WORK TO BE COMPLETED ::
Write the data out again in full, with no departure from the original.

### DATASET CONTENT ###

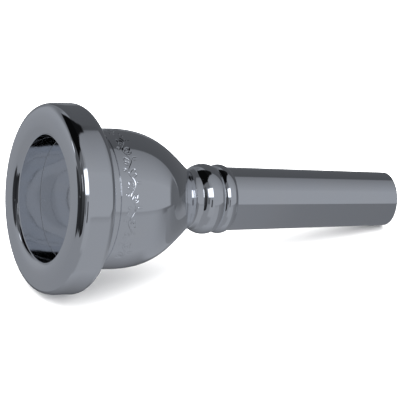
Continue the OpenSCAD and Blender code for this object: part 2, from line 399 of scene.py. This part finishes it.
ORNAMENT_S = (RIM_SEAM_S + 0.5 * MM, RIM_SEAM_S + 4.7 * MM)
ORNAMENT_R = 13.5 * MM  # between the bowl and the outside of the cup
ORNAMENT_STEP = 0.11 * MM
ORNAMENT_ARC = (math.radians(-56), math.radians(80))  # about the side that the camera faces
GROOVE_HALF = 0.18 * MM
GROOVE_DEPTH = 0.105 * MM
STEM_WAVE = 5.2 * MM
STEM_SWING = 0.55 * MM
STEM_FADE = 0.3 * MM
LEAF_LENGTH = 1.9 * MM
LEAF_WIDTH = 0.42 * MM
LEAF_FADE = 0.06  # share of a leaf's length over which its outline starts and ends
VEIN_FADE = 0.1
VEIN_END = (0.72, 0.12)  # where the vein ends and how long it takes to, as shares of the leaf's length
VEIN_HALF = 0.7 * GROOVE_HALF
VEIN_DEPTH = 0.8  # share of the depth of the outline
LEAVES = ((0.62, 1.0), (1.35, 0.74))  # tilt from the stem and size of the two leaves in each bend
LEAF_START = 0.12  # where they start, as a share of half a wave
BERRY_OFFSET = 1.3 * MM
BERRY_RADIUS = 0.26 * MM
BERRY_HALF = 0.8 * GROOVE_HALF


def groove(distance, half=GROOVE_HALF):
    return 1 - smoothstep(distance / half)


def leaf(a, b, base_a, base_b, angle, length, width):
    """An almond leaf with its middle vein, drawn from its base at an angle."""
    u = ((a - base_a) * math.cos(angle) + (b - base_b) * math.sin(angle)) / length
    v = (b - base_b) * math.cos(angle) - (a - base_a) * math.sin(angle)
    edge = width * 4 * u * (1 - u)
    outline = np.abs(np.abs(v) - edge) / np.sqrt(1 + (width / length * 4 * (1 - 2 * u)) ** 2)
    ends = smoothstep(u / LEAF_FADE) * smoothstep((1 - u) / LEAF_FADE)
    vein_ends = smoothstep(u / VEIN_FADE) * smoothstep((VEIN_END[0] - u) / VEIN_END[1])
    vein = VEIN_DEPTH * groove(np.abs(v), VEIN_HALF) * vein_ends
    return np.maximum(groove(outline) * ends, vein)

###

FINISHED TASK ::
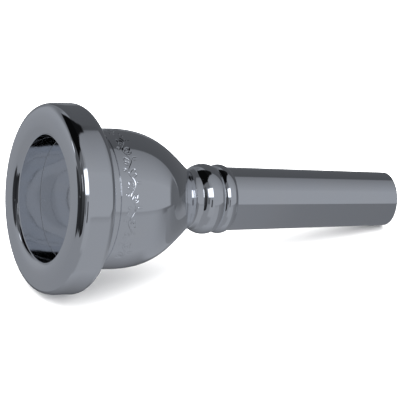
Continue the OpenSCAD and Blender code for this object: part 2, from line 399 of scene.py. This part finishes it.
ORNAMENT_S = (RIM_SEAM_S + 0.5 * MM, RIM_SEAM_S + 4.7 * MM)
ORNAMENT_R = 13.5 * MM  # between the bowl and the outside of the cup
ORNAMENT_STEP = 0.11 * MM
ORNAMENT_ARC = (math.radians(-56), math.radians(80))  # about the side that the camera faces
GROOVE_HALF = 0.18 * MM
GROOVE_DEPTH = 0.105 * MM
STEM_WAVE = 5.2 * MM
STEM_SWING = 0.55 * MM
STEM_FADE = 0.3 * MM
LEAF_LENGTH = 1.9 * MM
LEAF_WIDTH = 0.42 * MM
LEAF_FADE = 0.06  # share of a leaf's length over which its outline starts and ends
VEIN_FADE = 0.1
VEIN_END = (0.72, 0.12)  # where the vein ends and how long it takes to, as shares of the leaf's length
VEIN_HALF = 0.7 * GROOVE_HALF
VEIN_DEPTH = 0.8  # share of the depth of the outline
LEAVES = ((0.62, 1.0), (1.35, 0.74))  # tilt from the stem and size of the two leaves in each bend
LEAF_START = 0.12  # where they start, as a share of half a wave
BERRY_OFFSET = 1.3 * MM
BERRY_RADIUS = 0.26 * MM
BERRY_HALF = 0.8 * GROOVE_HALF


def groove(distance, half=GROOVE_HALF):
    return 1 - smoothstep(distance / half)


def leaf(a, b, base_a, base_b, angle, length, width):
    """An almond leaf with its middle vein, drawn from its base at an angle."""
    u = ((a - base_a) * math.cos(angle) + (b - base_b) * math.sin(angle)) / length
    v = (b - base_b) * math.cos(angle) - (a - base_a) * math.sin(angle)
    edge = width * 4 * u * (1 - u)
    outline = np.abs(np.abs(v) - edge) / np.sqrt(1 + (width / length * 4 * (1 - 2 * u)) ** 2)
    ends = smoothstep(u / LEAF_FADE) * smoothstep((1 - u) / LEAF_FADE)
    vein_ends = smoothstep(u / VEIN_FADE) * smoothstep((VEIN_END[0] - u) / VEIN_END[1])
    vein = VEIN_DEPTH * groove(np.abs(v), VEIN_HALF) * vein_ends
    return np.maximum(groove(outline) * ends, vein)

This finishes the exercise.